Que nous dit la Bible sur le thème de l'identité et de l'accueil de l'autre?
À moins de considérer l'identité «comme la version moderne de l'âme», il est vrai qu'on ne trouve pas d'expression équivalente à celle d'identité dans la Bible. Or, si le mot n'y est pas, la notion peut y être décelée presque à chaque page. L'importance donnée aux noms et la charge symbolique dont ils sont porteurs suffirait à montrer cette omniprésence. Certaines images comme celle du «livre de vie» de l'Apocalypse y font explicitement référence.
Jésus a indiqué que tout homme devait naître de nouveau pour entrer dans son Royaume. Cela a-t-il un rapport avec la notion d’identité?
C'est peut-être la référence la plus importante! Je me dis même que si Jésus avait vécu en Europe en ce début de XXIème siècle, il aurait peut-être proposé une parabole sur ce thème en mettant en scène des «sans papiers»! On peut même imaginer un de ces renversements dont il avait le secret et où c'est un chef religieux qui serait refoulé à la frontière du royaume de Dieu! N'est-ce pas ce qu'il dit à ses contradicteurs qui essaient de faire valoir leur statut de fils d'Abraham(1)?
Être chrétien, est-ce en soi une identité? Si oui, en quoi se caractérise-t-elle?

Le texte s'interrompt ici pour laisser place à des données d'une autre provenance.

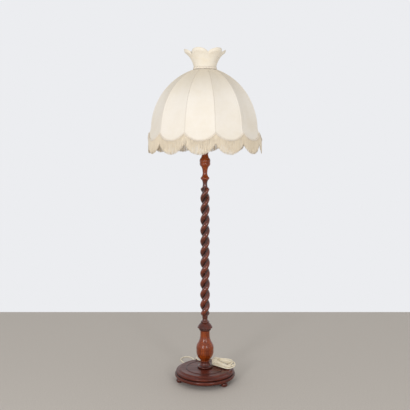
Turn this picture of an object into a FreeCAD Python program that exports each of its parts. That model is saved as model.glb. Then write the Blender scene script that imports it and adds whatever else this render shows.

Dans la plupart des religions, le profil identitaire réside dans la tenue vestimentaire, les interdits alimentaires ou des obligations rituelles. Rien de tout cela n'est imposé au chrétien. C'est pourquoi la foi chrétienne peut être vécue par des ressortissants de toutes les cultures sans qu'ils doivent renier leur identité culturelle. Le trait identitaire spécifiquement chrétien se résume dans ces quelques mots de Jésus: «Si vous vous aimez les uns les autres, alors tous sauront que vous êtes mes disciples»(2). On a quelquefois pensé que cet amour se limitait aux membres de la communauté chrétienne, mais cette réserve ne tient pas car le Christ fait de l'amour de l'ennemi un trait de ressemblance avec le Père céleste(3). La disposition au pardon fait donc aussi partie de l'identité chrétienne.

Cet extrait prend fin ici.